• Supplied material:

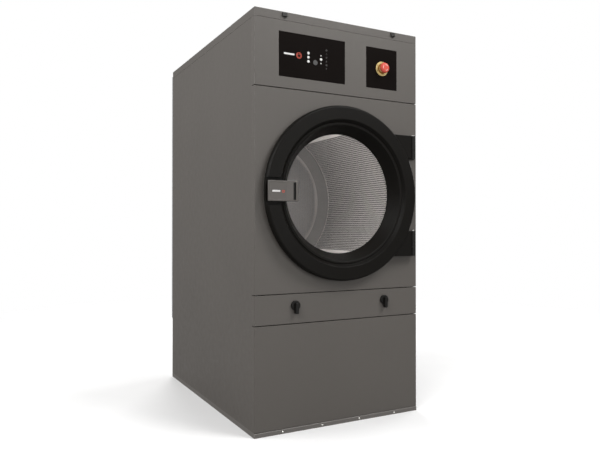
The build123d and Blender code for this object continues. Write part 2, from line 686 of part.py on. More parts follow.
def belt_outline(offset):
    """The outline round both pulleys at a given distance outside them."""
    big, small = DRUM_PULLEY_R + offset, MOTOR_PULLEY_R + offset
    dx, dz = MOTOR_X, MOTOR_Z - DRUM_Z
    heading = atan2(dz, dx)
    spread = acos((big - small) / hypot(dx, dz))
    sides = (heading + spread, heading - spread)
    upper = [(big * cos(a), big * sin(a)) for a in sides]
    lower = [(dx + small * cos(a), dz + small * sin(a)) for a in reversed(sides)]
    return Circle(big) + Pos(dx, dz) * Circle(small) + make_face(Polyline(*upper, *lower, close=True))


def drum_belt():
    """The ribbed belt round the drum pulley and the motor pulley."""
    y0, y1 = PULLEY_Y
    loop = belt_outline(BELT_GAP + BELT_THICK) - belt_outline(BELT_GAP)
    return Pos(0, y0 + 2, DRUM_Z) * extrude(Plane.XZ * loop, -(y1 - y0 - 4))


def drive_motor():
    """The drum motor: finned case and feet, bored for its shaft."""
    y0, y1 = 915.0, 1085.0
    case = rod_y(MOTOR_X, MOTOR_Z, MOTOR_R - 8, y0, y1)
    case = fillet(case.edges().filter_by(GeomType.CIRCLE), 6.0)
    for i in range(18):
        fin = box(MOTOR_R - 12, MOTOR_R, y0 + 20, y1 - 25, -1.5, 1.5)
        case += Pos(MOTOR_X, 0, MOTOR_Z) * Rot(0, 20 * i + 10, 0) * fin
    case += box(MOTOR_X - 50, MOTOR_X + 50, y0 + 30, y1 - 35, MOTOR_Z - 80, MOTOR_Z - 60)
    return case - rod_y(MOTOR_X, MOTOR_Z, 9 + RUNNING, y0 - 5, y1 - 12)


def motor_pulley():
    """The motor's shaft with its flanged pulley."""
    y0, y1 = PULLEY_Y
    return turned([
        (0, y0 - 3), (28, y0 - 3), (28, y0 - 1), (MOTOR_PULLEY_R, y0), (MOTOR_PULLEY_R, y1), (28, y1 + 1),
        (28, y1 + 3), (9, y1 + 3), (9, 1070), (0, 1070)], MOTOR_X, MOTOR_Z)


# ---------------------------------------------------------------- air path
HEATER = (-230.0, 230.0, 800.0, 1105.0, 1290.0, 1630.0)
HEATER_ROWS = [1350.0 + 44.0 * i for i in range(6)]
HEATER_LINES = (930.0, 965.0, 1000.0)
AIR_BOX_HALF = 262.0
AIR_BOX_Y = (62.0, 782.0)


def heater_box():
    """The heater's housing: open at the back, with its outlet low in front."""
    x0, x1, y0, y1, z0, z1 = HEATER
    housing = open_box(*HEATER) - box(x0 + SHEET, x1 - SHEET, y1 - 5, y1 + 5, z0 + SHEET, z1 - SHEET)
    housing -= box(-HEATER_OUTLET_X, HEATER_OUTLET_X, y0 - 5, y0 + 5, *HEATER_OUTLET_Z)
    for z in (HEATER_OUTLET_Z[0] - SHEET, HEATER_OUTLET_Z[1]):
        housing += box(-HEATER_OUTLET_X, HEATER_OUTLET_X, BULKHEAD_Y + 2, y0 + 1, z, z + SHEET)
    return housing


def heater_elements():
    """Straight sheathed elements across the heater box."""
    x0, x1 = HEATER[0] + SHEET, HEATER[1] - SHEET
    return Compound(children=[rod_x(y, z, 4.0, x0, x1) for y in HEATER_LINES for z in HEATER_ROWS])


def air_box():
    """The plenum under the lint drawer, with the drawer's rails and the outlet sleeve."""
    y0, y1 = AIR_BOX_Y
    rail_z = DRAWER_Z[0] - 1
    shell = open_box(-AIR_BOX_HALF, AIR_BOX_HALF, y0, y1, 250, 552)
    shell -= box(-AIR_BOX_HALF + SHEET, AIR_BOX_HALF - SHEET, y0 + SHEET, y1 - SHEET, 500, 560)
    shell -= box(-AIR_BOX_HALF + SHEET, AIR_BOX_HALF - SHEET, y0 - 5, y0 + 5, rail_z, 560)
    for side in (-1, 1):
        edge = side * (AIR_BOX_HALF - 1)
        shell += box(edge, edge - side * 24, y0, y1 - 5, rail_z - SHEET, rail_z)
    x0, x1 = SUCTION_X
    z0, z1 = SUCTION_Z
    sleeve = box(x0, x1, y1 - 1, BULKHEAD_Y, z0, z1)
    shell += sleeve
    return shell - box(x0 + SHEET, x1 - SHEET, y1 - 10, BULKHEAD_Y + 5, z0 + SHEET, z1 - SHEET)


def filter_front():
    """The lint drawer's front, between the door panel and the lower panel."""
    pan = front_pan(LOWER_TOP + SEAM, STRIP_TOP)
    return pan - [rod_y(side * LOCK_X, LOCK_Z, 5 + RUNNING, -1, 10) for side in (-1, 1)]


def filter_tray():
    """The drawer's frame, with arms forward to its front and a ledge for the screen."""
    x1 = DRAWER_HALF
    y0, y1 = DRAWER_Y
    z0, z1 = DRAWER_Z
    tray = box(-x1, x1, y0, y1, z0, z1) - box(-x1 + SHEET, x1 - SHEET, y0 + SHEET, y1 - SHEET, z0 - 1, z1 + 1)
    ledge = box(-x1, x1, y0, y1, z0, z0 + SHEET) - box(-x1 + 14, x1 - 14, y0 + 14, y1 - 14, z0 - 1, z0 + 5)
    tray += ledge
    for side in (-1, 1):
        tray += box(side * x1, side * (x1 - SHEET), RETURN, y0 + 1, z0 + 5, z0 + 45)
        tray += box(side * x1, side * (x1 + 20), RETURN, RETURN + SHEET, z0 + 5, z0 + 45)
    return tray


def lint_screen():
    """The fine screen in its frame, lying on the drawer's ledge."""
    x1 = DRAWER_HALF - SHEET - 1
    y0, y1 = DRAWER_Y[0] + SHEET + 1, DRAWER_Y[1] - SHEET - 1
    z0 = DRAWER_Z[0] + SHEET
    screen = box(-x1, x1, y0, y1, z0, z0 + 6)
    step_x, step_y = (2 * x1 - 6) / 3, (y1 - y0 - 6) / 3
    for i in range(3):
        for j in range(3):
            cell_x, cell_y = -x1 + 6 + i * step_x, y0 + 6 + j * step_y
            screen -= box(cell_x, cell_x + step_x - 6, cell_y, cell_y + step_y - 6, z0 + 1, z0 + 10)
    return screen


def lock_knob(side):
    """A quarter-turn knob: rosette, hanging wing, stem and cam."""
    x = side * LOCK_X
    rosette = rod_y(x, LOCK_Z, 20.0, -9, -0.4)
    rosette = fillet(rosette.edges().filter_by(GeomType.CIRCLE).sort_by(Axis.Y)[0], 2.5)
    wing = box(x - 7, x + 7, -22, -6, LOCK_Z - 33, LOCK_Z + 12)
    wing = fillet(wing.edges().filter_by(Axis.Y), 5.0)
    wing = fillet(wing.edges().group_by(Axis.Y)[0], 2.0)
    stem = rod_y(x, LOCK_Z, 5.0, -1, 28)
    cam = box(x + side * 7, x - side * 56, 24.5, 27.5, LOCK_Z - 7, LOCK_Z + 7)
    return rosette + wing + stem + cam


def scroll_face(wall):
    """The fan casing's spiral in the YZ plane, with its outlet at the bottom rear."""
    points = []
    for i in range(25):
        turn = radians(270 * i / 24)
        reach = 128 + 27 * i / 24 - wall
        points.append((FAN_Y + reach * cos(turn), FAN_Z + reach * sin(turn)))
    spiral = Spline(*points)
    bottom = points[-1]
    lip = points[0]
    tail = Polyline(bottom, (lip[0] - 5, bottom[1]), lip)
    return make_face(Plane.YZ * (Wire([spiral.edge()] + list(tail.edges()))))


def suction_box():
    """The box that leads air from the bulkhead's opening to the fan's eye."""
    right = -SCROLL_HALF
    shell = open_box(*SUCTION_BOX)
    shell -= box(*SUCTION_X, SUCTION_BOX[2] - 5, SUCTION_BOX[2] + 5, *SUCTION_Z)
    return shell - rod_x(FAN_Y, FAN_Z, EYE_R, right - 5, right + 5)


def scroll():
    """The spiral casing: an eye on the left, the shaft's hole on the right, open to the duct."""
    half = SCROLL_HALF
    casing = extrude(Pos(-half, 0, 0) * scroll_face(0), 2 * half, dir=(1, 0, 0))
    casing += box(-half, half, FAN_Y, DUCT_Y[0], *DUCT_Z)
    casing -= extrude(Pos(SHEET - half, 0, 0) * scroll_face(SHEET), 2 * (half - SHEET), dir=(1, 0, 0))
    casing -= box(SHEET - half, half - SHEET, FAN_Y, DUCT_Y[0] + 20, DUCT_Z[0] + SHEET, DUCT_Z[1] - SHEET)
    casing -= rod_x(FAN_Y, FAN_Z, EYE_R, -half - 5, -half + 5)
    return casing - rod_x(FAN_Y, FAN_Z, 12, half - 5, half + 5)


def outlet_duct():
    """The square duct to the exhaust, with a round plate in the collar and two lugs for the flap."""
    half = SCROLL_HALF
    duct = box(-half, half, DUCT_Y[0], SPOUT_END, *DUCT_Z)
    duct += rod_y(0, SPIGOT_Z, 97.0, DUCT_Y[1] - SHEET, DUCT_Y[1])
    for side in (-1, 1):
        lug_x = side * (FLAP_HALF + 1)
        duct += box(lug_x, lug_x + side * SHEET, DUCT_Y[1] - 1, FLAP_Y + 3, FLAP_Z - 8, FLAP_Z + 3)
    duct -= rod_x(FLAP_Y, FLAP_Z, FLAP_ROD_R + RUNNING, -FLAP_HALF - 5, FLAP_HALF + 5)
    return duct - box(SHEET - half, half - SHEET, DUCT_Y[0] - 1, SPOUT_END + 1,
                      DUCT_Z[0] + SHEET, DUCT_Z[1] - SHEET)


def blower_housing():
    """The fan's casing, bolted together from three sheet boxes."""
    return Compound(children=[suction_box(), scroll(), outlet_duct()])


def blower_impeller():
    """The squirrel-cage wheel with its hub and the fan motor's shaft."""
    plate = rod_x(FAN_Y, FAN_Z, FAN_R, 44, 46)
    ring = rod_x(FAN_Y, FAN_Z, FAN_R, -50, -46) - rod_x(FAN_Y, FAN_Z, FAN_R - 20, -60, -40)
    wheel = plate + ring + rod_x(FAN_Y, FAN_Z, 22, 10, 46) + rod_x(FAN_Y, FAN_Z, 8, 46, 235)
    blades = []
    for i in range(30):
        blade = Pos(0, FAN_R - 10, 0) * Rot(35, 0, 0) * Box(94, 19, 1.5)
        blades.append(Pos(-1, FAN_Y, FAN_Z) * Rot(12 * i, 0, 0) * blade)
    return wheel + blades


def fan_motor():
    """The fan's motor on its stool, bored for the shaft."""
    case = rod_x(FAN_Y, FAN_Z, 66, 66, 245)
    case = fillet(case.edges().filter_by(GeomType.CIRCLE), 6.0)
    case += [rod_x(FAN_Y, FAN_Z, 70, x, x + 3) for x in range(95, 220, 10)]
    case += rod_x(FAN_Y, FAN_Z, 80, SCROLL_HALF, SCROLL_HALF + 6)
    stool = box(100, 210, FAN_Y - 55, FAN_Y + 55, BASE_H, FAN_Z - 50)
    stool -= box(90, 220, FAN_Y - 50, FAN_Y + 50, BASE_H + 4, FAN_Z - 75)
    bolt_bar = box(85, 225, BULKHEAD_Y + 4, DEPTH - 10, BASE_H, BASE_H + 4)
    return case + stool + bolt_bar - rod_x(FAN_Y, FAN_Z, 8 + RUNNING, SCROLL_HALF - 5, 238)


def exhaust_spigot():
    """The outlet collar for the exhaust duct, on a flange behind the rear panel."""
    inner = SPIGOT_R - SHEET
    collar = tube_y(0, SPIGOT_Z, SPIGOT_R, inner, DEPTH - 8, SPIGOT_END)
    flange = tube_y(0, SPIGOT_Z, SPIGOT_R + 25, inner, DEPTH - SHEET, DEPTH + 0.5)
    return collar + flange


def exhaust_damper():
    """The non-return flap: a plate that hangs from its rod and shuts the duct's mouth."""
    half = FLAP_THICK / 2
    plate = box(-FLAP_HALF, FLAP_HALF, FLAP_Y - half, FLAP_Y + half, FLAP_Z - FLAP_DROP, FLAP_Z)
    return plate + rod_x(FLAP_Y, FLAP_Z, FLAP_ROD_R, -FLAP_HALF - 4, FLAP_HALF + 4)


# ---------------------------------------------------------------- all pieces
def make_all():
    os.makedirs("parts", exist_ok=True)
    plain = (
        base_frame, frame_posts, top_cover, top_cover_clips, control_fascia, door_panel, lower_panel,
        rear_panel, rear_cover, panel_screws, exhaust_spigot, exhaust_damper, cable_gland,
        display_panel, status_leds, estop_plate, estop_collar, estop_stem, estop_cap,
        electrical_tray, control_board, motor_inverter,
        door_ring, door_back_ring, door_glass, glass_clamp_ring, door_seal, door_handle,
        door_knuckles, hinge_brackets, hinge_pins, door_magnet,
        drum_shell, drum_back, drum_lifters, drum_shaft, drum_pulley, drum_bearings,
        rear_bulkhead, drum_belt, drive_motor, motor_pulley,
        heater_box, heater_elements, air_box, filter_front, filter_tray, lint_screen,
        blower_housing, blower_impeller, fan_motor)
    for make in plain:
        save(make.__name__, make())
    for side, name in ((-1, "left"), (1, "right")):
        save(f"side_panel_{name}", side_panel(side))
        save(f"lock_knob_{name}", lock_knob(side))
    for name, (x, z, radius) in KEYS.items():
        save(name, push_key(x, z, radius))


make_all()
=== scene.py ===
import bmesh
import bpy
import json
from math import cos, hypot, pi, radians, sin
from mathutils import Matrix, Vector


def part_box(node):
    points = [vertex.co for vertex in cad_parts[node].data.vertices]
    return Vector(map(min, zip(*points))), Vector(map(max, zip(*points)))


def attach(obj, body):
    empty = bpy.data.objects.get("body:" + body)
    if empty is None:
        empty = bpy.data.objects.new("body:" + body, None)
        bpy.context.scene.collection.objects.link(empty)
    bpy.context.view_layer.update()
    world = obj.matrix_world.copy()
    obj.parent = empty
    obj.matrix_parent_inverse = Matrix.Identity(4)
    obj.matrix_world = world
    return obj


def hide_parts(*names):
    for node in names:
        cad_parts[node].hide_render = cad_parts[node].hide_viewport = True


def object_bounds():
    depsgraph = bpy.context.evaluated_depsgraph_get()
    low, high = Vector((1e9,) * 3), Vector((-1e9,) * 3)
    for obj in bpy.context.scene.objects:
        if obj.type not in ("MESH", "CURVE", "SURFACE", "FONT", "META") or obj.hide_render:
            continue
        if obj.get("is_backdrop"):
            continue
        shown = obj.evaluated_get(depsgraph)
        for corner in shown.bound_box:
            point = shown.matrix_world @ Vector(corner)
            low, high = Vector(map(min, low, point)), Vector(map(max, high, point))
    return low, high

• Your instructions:
Output exactly the leading lines of the data, up to and including the line marked by "return Circle(big) +".

• Task answer:
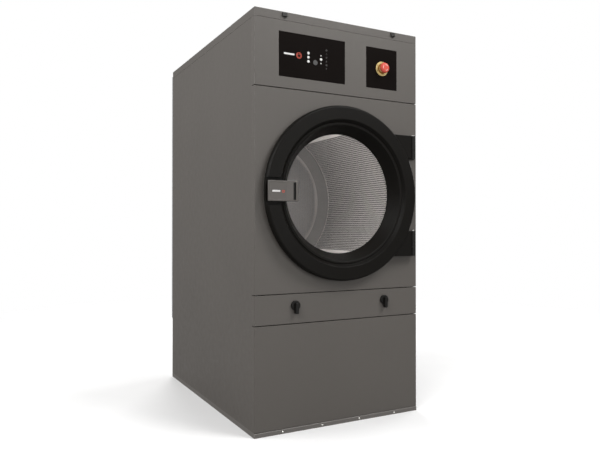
The build123d and Blender code for this object continues. Write part 2, from line 686 of part.py on. More parts follow.
def belt_outline(offset):
    """The outline round both pulleys at a given distance outside them."""
    big, small = DRUM_PULLEY_R + offset, MOTOR_PULLEY_R + offset
    dx, dz = MOTOR_X, MOTOR_Z - DRUM_Z
    heading = atan2(dz, dx)
    spread = acos((big - small) / hypot(dx, dz))
    sides = (heading + spread, heading - spread)
    upper = [(big * cos(a), big * sin(a)) for a in sides]
    lower = [(dx + small * cos(a), dz + small * sin(a)) for a in reversed(sides)]
    return Circle(big) + Pos(dx, dz) * Circle(small) + make_face(Polyline(*upper, *lower, close=True))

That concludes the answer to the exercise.